_Recorded information_.
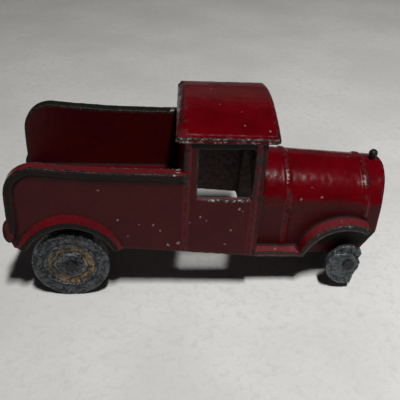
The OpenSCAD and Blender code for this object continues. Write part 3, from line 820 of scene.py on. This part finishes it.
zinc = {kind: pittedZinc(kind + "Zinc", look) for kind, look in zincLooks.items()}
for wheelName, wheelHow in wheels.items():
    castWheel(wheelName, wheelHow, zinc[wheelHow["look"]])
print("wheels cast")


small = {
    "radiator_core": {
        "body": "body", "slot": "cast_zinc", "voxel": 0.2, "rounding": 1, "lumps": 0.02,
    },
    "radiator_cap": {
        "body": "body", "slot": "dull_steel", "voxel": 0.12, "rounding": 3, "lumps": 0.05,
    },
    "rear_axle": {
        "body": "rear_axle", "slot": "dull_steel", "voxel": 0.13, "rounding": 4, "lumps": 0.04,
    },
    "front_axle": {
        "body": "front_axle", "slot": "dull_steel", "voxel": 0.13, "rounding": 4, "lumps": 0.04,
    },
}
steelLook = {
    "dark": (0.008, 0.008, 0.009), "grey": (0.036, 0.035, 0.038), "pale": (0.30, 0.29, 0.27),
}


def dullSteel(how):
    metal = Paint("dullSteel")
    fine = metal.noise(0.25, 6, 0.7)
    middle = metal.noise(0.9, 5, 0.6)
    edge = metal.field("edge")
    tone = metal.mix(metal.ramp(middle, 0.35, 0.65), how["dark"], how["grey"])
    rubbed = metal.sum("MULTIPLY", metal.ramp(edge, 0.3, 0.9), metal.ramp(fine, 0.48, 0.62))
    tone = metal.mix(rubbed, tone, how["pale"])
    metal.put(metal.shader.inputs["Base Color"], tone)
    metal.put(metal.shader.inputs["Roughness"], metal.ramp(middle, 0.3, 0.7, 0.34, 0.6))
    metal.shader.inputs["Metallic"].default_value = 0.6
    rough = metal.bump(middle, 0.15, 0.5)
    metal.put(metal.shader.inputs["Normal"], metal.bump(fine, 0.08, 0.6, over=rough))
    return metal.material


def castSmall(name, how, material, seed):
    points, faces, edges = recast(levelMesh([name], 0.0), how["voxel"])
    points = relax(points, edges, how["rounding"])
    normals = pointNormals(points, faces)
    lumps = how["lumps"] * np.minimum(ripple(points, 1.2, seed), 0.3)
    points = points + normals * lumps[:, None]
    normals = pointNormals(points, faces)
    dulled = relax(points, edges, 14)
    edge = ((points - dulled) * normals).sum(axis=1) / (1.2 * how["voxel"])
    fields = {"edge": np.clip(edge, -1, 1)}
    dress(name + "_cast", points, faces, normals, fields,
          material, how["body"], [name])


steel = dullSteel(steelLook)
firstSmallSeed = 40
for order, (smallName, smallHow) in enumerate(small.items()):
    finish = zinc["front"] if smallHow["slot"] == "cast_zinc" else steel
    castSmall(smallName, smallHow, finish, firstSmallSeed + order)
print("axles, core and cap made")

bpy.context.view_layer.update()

_What you are asked to do_.
Output all of the material exactly as written.

_Solution for this exercise_.
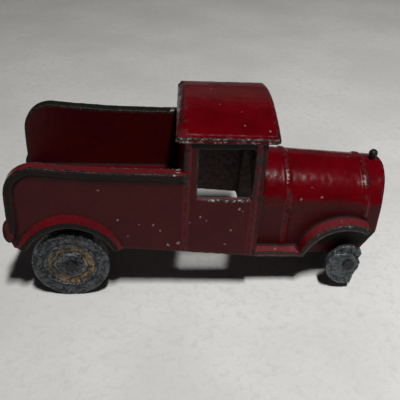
The OpenSCAD and Blender code for this object continues. Write part 3, from line 820 of scene.py on. This part finishes it.
zinc = {kind: pittedZinc(kind + "Zinc", look) for kind, look in zincLooks.items()}
for wheelName, wheelHow in wheels.items():
    castWheel(wheelName, wheelHow, zinc[wheelHow["look"]])
print("wheels cast")


small = {
    "radiator_core": {
        "body": "body", "slot": "cast_zinc", "voxel": 0.2, "rounding": 1, "lumps": 0.02,
    },
    "radiator_cap": {
        "body": "body", "slot": "dull_steel", "voxel": 0.12, "rounding": 3, "lumps": 0.05,
    },
    "rear_axle": {
        "body": "rear_axle", "slot": "dull_steel", "voxel": 0.13, "rounding": 4, "lumps": 0.04,
    },
    "front_axle": {
        "body": "front_axle", "slot": "dull_steel", "voxel": 0.13, "rounding": 4, "lumps": 0.04,
    },
}
steelLook = {
    "dark": (0.008, 0.008, 0.009), "grey": (0.036, 0.035, 0.038), "pale": (0.30, 0.29, 0.27),
}


def dullSteel(how):
    metal = Paint("dullSteel")
    fine = metal.noise(0.25, 6, 0.7)
    middle = metal.noise(0.9, 5, 0.6)
    edge = metal.field("edge")
    tone = metal.mix(metal.ramp(middle, 0.35, 0.65), how["dark"], how["grey"])
    rubbed = metal.sum("MULTIPLY", metal.ramp(edge, 0.3, 0.9), metal.ramp(fine, 0.48, 0.62))
    tone = metal.mix(rubbed, tone, how["pale"])
    metal.put(metal.shader.inputs["Base Color"], tone)
    metal.put(metal.shader.inputs["Roughness"], metal.ramp(middle, 0.3, 0.7, 0.34, 0.6))
    metal.shader.inputs["Metallic"].default_value = 0.6
    rough = metal.bump(middle, 0.15, 0.5)
    metal.put(metal.shader.inputs["Normal"], metal.bump(fine, 0.08, 0.6, over=rough))
    return metal.material


def castSmall(name, how, material, seed):
    points, faces, edges = recast(levelMesh([name], 0.0), how["voxel"])
    points = relax(points, edges, how["rounding"])
    normals = pointNormals(points, faces)
    lumps = how["lumps"] * np.minimum(ripple(points, 1.2, seed), 0.3)
    points = points + normals * lumps[:, None]
    normals = pointNormals(points, faces)
    dulled = relax(points, edges, 14)
    edge = ((points - dulled) * normals).sum(axis=1) / (1.2 * how["voxel"])
    fields = {"edge": np.clip(edge, -1, 1)}
    dress(name + "_cast", points, faces, normals, fields,
          material, how["body"], [name])


steel = dullSteel(steelLook)
firstSmallSeed = 40
for order, (smallName, smallHow) in enumerate(small.items()):
    finish = zinc["front"] if smallHow["slot"] == "cast_zinc" else steel
    castSmall(smallName, smallHow, finish, firstSmallSeed + order)
print("axles, core and cap made")

bpy.context.view_layer.update()